Removing a part of a solution and diluting it?

[Isaac Wen]

Hi! This was a problem from one of the modules we completed before class started. I was just curious about how we should approach problems that involve first dissolving a solution and then diluting only a part of it.

5.00 g of KMnO4 is dissolved in a 150mL flask of water. If 20mL of this solution is removed and placed in a new 2nd 250mL flask and filled with water, what is the concentration of the solution in the 2nd flask? Molas Masses: K (39.10g/mol) Mn (54.94 g/mol), O (16 g/mol)

[Elena Chen 2E]

Hey! Here's how I solved it.

First, find the number of moles that was dissolved in the first beaker (converting grams to moles) and find the concentration of that beaker by dividing the moles you found by the volume they gave. Then, using that concentration, find the number of moles in the amount of solution they asked you to remove (in this case, 0.02 L I believe). This would be concentration times volume to equal moles. Lastly, take that number of moles and divide it by the final volume given (I think it's 0.250 L for this problem), which should give you the final concentration. Remember that the final concentration should be less than the initial one since you're diluting the solution.

I hope this helps!

[Lily Carlson 1K]

I think that you can simplify the approach given by the previous reply even further:

As mentioned, calculate the concentration of the original solution by finding the moles of solute and dividing that by volume. Regardless of how much solution is then removed, the molarity of the remaining solution will be the same (since a proportionate amount of solute and volume is removed!). Then, it's just a simple dilution problem:

If we call the concentration of the original solution C1, we get:
C1*V1=C2*V2
C1*(150-20)=C2*250
Then, solving for C2:
C2=(250/130)*C1=1.92*C1

Then, all that's left is to solve for C1 and substitute it into the equation to find the C2, the resulting concentration!

[Arya Adibi 1K]

For these molarity-dilution type problems, most of the time you will use the relationship: n(initial) = n(final), where n is moles of solute in the solution.
Typically, you will be given or able to derive 3 out of the 4 components: M(initial)V(initial) = M(final)V(final). And you can solve for the value the question asks for.

[Sedge Greenlee]

As Lily said, the proportion of solute and volume removed stays the same regardless of how much is taken out. For these types of problems, it's important to keep in mind these two principles of dilution problems: Unless some amount of solution is taken away, the moles of the given substance stays the same. Conversely, when only using a portion of a diluted substance, the molarity stays the same, not the moles.

[alebenavides]

I had a question: When diluting a solution the moles of solute remain the same correct?
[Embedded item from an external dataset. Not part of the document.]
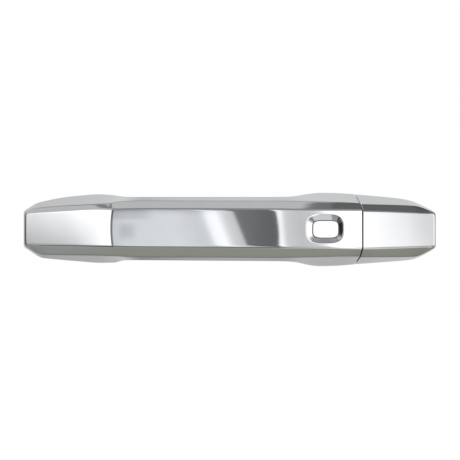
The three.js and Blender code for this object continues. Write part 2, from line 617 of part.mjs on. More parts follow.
// A torsion spring round the lever's hub: a fixed leg on the chassis and a leg on the lever's tab.
function returnSpring() {
  const [radius, wire, top, low] = [7.7, 0.8, 10.9, 4.9];
  const sweep = degrees(3 * 360 + 180 - (LEVER.rest + 90));
  const steps = 42;
  const coil = Array.from({ length: steps + 1 }, (_, i) => {
    const angle = Math.PI - (sweep * i) / steps;
    const z = top + ((low - top) * i) / steps;
    return new THREE.Vector3(
      LEVER.x + radius * Math.cos(angle),
      LEVER.y + radius * Math.sin(angle),
      z,
    );
  });
  const legTurn = degrees(LEVER.rest);
  const last = coil[steps];
  const legEnd = new THREE.Vector3(
    last.x + 15.5 * Math.cos(legTurn),
    last.y + 15.5 * Math.sin(legTurn),
    low,
  );
  const start = new THREE.Vector3(LEVER.x - radius, 17.6, top);
  const wirePath = new THREE.CatmullRomCurve3([start, ...coil, legEnd], false, "centripetal");
  const g = new THREE.ExtrudeGeometry(outline(circle(0, 0, wire, 6)), {
    steps: 76,
    extrudePath: wirePath,
    bevelEnabled: false,
  });
  return solid(g);
}

function pivotPin() {
  return turned("z", [PIVOT.x, PIVOT.y, 0], [
    [0, -PIVOT.half + 0.6],
    [PIVOT.pin - 0.4, -PIVOT.half + 0.6],
    [PIVOT.pin, -PIVOT.half + 1],
    [PIVOT.pin, PIVOT.half - 0.4],
    [PIVOT.pin - 0.4, PIVOT.half],
    [0, PIVOT.half],
  ]);
}

function leverPin() {
  return turned("z", [LEVER.x, LEVER.y, 0], [
    [0, -18],
    [LEVER.pin - 0.4, -18],
    [LEVER.pin, -17.6],
    [LEVER.pin, CHASSIS_HALF + GAP],
    [4.2, CHASSIS_HALF + GAP],
    [4.2, CHASSIS_HALF + 1.4],
    [3.4, CHASSIS_HALF + 1.9],
    [0, CHASSIS_HALF + 1.9],
  ]);
}

function leverPinClip() {
  const ring = bar("z", [LEVER.x, LEVER.y, 0], 4.8, -17.5, -16.8, 28);
  const hole = bar("z", [LEVER.x, LEVER.y, 0], LEVER.pin + 0.1, -18, -16, 24);
  const mouth = block(LEVER.x, LEVER.x + 6, LEVER.y - 1.9, LEVER.y + 1.9, -18, -16);
  return ring.subtract(hole).subtract(mouth);
}

const leverBumper = () =>
  turned("z", [46, 41.6, 0], [[0, -12.5], [3.7, -12.5], [3.7, 2.8], [3.2, 3.3], [0, 3.3]]);

// ---------------------------------------------------------------- what holds it to the door

function frontGasket() {
  const shape = [
    [-117, -8.5], [-109.5, -14.8], [-97, -16.6], [-76, -18.2], [-69, -17.6], [-69, 17.8],
    [-76, 19.2], [-96, 17.4], [-111, 14], [-117, 9.2],
  ];
  const lug = roundedRectangle(-107.7, 0, 15.6, 16.6, 2, 2);
  const wiring = circle(-94.5, 0, 4.7, 16);
  const screw = circle(DOOR_SCREWS.front, 0, 5.2, 20);
  return front(shape, -GASKET, 0, [lug, wiring, screw]);
}

function rearGasket() {
  const shape = [
    [50.5, -19.4], [63, -19.6], [87, -17.8], [103, -16.6], [108.6, -15.4], [117.4, -9.6],
    [117.4, 8.6], [108.6, 13.8], [102, 16.1], [87, 17.8], [63, 19.6], [50.5, 19.4],
  ];
  const leg = roundedRectangle(62.5, 0, 21, 16.4, 2, 2);
  const holder = roundedRectangle(93, 0, 25.4, 20.6, 1.5, 2);
  const screw = circle(DOOR_SCREWS.rear, 0, 5.2, 20);
  return front(shape, -GASKET, 0, [leg, holder, screw]);
}

function doorScrew(x) {
  const y = -GAP;
  const body = turned("y", [x, y, 0], [
    [0, -3.2],
    [3.4, -3.2],
    [3.9, -2.6],
    [3.9, -0.9],
    [4.6, -0.9],
    [4.6, 0],
    [2.4, 0],
    [2.4, 11.2],
    [1.6, 12.4],
    [0, 12.4],
  ]);
  return body.subtract(front(circle(x, 0, 2, 6), y - 4, y - 1.4));
}

// The insert behind the end cap: it goes through the skin and is clamped by the lock screw.
function capHolder() {
  const { x0, x1, half } = HOLDER;
  const body = block(x0, x1, -16.7, 27, -half, half);
  const flange = front(roundedRectangle(93, 0, 29, 25, 3, 3), -3.9, -GASKET - GAP);
  return body
    .add(flange)
    .subtract(block(x0 + 2.6, x1 - 2.6, -13.7, 28, -half + 2.6, half - 2.6))
    .subtract(bar("y", [93, 0, 0], 1.95, -20, -10, 16))
    .subtract(bar("x", [0, 20, 0], 2.9, x1 - 4, x1 + 1, 20));
}

function capScrew() {
  const seat = -13.7 + GAP;
  const shape = panScrew([93, seat, 0], 1.5, 3.4, 8.5, 1.8);
  return shape.subtract(front(circle(93, 0, 1.5, 6), seat + 0.7, seat + 3));
}

function lockScrew() {
  const body = turned("x", [0, 20, 0], [
    [0, 101],
    [1.8, 101],
    [2.6, 102.4],
    [2.6, 115.3],
    [4.5, 115.3],
    [4.5, 117.4],
    [3.9, 118],
    [0, 118],
  ]);
  const socket = new THREE.CylinderGeometry(2, 2, 3, 6).translate(0, 117.6, 0);
  return body.subtract(solid(place(socket, "x", [0, 20, 0])));
}

function wireGrommet() {
  return turned("y", [-94.5, 0, 0], [
    [2.2, -2.6],
    [4, -2.2],
    [4.1, 0.4],
    [4.1, 8],
    [3.2, 9.6],
    [2.2, 9.6],
    [2.2, -2.6],
  ], 20);
}

// ---------------------------------------------------------------- the assembly

const handle = new THREE.Group();

function add(name, shape, surface) {
  const made = shape.getMesh();
  const g = new THREE.BufferGeometry();
  g.setAttribute("position", new THREE.BufferAttribute(made.vertProperties, 3));
  g.setIndex(new THREE.BufferAttribute(made.triVerts, 1));
  g.computeVertexNormals();
  const mesh = new THREE.Mesh(g, surface);
  mesh.name = name;
  handle.add(mesh);
}

add("grip_shell", gripShell(), CHROME);
add("grip_back_cover", gripBackCover(), BLACK_PLASTIC);
add("grip_carrier", gripCarrier(), GLASS_NYLON);
for (const screw of GRIP_SCREWS) add(screw.name, gripScrew(screw), STEEL);
add("pivot_bush_upper", pivotBush(1), ACETAL);
add("pivot_bush_lower", pivotBush(-1), ACETAL);
add("sensor_board", block(-26, 27, -29.7, -28.2, -8.5, 9), BOARD_GREEN);
add("antenna_core", block(-14, 20, -33, -31, -1.9, 2.7), FERRITE);
add("antenna_coil", antennaCoil(), COPPER);
add("switch_board", block(48, 60.8, -20.4, -18.9, -8, 8), BOARD_GREEN);
add("switch_body", switchBody(), BLACK_PLASTIC);
add("button_boot", buttonBoot(), RUBBER);

add("button_cap", buttonCap(), CHROME);
add("button_plunger", buttonPlunger(), ACETAL);
add("switch_actuator", switchActuator(), ACETAL);

add("lever", lever(), GLASS_NYLON);
add("lever_bush", leverBush(), ACETAL);
add("counterweight", counterweight(), ZINC);
add("counterweight_rivet", counterweightRivet(), STEEL);
add("rod_clip", rodClip(), ACETAL);

add("chassis", chassis(), GLASS_NYLON);
add("front_gasket", frontGasket(), RUBBER);
add("rear_gasket", rearGasket(), RUBBER);
add("pivot_pin", pivotPin(), STEEL);
add("lever_pin", leverPin(), STEEL);
add("lever_pin_clip", leverPinClip(), STEEL);
add("return_spring", returnSpring(), STEEL);
add("lever_bumper", leverBumper(), RUBBER);
add("end_cap", endCap(), CHROME);
add("cap_holder", capHolder(), BLACK_PLASTIC);
add("cap_screw", capScrew(), STEEL);
add("lock_screw", lockScrew(), STEEL);
add("door_screw_front", doorScrew(DOOR_SCREWS.front), STEEL);
add("door_screw_rear", doorScrew(DOOR_SCREWS.rear), STEEL);
add("wire_grommet", wireGrommet(), RUBBER);

export default handle;
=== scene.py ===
"""Looks of an outside car door handle: chrome shells, button, running gear and its finishes.

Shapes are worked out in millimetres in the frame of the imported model, and become metres when a
mesh is made. +X runs towards the car's rear, +Z is up, the handle faces -Y, and a depth is how far
a point stands out of the door's skin: depth = -y.
"""

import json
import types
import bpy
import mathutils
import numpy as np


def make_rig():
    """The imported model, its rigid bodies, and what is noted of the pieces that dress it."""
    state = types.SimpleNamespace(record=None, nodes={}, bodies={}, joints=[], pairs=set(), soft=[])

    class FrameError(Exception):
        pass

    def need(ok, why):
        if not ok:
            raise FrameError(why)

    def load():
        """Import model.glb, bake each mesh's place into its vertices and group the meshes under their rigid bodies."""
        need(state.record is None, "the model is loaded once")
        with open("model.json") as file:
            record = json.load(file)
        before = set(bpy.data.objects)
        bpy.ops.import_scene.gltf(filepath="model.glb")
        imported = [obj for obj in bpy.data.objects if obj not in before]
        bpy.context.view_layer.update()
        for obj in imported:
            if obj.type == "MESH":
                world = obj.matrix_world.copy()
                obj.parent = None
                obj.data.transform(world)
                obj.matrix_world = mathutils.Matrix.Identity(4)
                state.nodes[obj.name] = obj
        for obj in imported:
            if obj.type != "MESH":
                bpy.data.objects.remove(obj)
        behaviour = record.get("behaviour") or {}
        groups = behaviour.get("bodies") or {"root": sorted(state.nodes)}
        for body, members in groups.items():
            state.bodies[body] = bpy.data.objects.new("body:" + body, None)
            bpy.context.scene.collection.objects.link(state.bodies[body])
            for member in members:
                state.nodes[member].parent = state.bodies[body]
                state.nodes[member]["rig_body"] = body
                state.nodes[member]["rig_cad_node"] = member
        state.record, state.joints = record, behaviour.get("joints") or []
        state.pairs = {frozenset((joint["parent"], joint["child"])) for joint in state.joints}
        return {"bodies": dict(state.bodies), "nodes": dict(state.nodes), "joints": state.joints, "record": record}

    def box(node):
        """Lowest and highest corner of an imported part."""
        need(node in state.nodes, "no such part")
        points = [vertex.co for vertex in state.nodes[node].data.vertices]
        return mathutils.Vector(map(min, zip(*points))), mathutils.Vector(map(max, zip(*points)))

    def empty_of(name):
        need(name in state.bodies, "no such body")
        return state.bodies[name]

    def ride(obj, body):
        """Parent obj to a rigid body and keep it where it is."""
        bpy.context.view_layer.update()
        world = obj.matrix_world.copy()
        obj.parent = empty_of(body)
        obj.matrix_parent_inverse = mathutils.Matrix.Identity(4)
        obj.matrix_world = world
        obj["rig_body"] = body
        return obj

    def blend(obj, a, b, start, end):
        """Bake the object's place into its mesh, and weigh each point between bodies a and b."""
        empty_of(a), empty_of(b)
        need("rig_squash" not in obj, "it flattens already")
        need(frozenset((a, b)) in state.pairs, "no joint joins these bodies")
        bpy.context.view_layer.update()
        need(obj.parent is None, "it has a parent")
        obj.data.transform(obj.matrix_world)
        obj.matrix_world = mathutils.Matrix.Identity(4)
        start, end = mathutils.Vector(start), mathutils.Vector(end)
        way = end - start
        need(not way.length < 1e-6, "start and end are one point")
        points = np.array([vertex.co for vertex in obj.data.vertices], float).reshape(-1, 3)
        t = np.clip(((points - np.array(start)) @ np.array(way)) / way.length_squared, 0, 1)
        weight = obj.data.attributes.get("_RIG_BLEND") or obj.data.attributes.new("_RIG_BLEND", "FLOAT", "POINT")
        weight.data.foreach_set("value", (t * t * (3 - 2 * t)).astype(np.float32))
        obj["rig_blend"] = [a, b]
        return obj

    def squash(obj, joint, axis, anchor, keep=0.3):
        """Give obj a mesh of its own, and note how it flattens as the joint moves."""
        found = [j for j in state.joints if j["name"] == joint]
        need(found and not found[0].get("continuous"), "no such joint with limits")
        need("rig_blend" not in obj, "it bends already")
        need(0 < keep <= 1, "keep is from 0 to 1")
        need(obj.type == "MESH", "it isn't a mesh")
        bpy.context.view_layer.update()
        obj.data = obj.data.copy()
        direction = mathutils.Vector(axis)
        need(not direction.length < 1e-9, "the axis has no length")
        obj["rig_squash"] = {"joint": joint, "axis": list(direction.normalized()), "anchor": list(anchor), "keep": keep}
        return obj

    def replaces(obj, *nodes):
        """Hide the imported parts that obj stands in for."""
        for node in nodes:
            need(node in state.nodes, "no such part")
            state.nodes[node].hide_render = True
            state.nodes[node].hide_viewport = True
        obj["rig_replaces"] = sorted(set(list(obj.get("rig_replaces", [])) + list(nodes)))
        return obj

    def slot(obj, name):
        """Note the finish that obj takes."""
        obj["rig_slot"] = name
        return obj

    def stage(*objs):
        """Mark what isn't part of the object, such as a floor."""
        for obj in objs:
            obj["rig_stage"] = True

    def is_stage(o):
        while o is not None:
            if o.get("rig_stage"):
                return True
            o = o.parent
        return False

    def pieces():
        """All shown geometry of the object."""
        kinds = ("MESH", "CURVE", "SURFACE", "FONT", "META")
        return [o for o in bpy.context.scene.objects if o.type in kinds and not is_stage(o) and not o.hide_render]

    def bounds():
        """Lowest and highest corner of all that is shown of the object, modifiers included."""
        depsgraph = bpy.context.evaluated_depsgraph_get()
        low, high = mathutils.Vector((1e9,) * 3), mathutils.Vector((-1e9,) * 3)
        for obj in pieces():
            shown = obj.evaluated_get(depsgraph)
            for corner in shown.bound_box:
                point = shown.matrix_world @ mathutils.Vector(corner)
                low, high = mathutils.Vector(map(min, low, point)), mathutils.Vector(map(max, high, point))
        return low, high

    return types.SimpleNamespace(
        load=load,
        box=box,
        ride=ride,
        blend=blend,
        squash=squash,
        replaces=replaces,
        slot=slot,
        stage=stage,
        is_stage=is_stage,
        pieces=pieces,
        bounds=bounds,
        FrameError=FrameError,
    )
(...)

I couldn't remember.

[Jaden Kwon 3C]

Yeah when diluting a solution the moles of solute always remain the same. So knowing that molarity = (moles of solute)/(liters of solution) and rearranging to solve for moles of solute gets us moles of solute = (molarity)(liters of solution) or MV. Then we get the equation M1V1 = M2V2 where M1/M2 are initial/final molarities and V1/V2 are initial/final volumes of solution as the moles of solute remain the same before and after the dilution.

[Jaden Kwon 3C]

Yeah when diluting a solution the moles of solute always remain the same. So knowing that molarity = (moles of solute)/(liters of solution) and rearranging to solve for moles of solute gets us moles of solute = (molarity)(liters of solution) or MV. Then we get the equation M1V1 = M2V2 where M1/M2 are initial/final molarities and V1/V2 are initial/final volumes of solution as the moles of solute remain the same before and after the dilution.